SFANet: Spatial-Frequency Attention Network for Deepfake Detection

Ahire, Vrushank, Muley, Aniruddh, Zample, Shivam, Verma, Siddharth, Menon, Pranav, Madan, Surbhi, Dhall, Abhinav

arXiv.org Artificial Intelligence 

Abstract--Detecting manipulated media has now become a pressing issue with the recent rise of deepfakes. Most existing approaches fail to generalize across diverse datasets and generation techniques. We thus propose a novel ensemble framework, combining the strengths of transformer-based architectures, such as Swin Transformers and ViTs, and texture-based methods, to achieve better detection accuracy and robustness. Our method introduces innovative data-splitting, sequential training, frequency splitting, patch-based attention, and face segmentation techniques to handle dataset imbalances, enhance high-impact regions (e.g., eyes and mouth), and improve generalization.

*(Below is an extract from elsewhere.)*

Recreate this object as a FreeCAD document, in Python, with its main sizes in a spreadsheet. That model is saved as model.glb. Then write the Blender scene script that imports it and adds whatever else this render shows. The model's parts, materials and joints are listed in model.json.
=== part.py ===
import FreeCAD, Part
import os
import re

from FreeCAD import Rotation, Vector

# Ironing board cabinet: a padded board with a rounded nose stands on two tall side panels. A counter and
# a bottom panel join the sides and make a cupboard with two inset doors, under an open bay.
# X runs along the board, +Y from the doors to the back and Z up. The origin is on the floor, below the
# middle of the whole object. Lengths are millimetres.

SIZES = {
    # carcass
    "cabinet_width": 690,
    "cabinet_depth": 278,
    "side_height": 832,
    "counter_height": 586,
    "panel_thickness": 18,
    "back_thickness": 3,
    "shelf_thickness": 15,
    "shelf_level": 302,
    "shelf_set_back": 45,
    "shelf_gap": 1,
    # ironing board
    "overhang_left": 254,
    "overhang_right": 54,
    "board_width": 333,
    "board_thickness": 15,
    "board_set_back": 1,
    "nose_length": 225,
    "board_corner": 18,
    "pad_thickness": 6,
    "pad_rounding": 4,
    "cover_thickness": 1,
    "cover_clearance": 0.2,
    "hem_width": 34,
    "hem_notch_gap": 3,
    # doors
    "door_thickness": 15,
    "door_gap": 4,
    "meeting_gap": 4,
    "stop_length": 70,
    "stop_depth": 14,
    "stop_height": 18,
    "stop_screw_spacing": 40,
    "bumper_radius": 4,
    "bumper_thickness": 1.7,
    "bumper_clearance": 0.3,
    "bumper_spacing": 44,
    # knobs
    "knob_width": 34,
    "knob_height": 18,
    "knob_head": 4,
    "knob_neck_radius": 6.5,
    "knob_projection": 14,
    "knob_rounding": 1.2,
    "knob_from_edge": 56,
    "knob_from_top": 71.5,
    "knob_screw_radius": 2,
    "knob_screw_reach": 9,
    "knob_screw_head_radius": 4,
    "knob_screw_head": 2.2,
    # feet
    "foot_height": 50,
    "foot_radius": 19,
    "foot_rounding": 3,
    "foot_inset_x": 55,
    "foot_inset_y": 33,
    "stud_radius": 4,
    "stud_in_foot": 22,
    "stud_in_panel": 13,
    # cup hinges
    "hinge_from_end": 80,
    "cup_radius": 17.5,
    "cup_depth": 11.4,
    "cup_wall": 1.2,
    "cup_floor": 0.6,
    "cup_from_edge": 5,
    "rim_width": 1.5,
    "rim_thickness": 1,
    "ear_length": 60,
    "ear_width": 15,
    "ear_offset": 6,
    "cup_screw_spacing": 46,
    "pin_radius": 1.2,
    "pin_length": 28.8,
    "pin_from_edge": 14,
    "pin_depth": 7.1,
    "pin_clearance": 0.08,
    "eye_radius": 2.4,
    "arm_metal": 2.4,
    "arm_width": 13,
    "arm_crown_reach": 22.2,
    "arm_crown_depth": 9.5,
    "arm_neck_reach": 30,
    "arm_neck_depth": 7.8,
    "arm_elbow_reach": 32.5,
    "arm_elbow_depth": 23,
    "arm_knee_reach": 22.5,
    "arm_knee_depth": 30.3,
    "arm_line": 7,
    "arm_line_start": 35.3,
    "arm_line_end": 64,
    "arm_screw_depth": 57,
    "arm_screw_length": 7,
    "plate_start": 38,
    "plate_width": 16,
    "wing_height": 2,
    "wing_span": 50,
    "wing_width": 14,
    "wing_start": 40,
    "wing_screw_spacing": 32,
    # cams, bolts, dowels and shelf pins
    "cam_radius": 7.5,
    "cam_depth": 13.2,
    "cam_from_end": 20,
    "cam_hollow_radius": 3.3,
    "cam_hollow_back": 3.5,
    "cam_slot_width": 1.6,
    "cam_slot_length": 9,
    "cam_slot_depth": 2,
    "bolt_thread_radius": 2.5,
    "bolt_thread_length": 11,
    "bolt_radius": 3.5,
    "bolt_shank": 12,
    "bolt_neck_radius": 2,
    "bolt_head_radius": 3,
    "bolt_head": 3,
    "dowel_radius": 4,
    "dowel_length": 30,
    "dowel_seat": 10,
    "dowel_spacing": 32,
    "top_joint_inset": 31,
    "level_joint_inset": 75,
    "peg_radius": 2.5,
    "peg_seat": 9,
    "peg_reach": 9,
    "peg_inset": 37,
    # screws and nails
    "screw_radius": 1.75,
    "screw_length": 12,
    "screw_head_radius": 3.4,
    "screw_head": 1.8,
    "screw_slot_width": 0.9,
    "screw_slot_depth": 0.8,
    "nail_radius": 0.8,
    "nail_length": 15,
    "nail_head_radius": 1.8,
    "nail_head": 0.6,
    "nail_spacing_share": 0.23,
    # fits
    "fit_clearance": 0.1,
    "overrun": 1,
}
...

Our model achieves state-of-the-art performance when tested on the DFWild-Cup dataset, a diverse subset of eight deepfake datasets. This work demonstrates that hybrid models can effectively address the evolving challenges of deepfake detection, offering a robust solution for real-world applications. The rapid advancement of deep learning and generative models has led to the proliferation of deepfakes. AI-generated images, videos, and audio recordings are becoming increasingly realistic, making it difficult for humans and traditional systems to distinguish between real and manipulated content.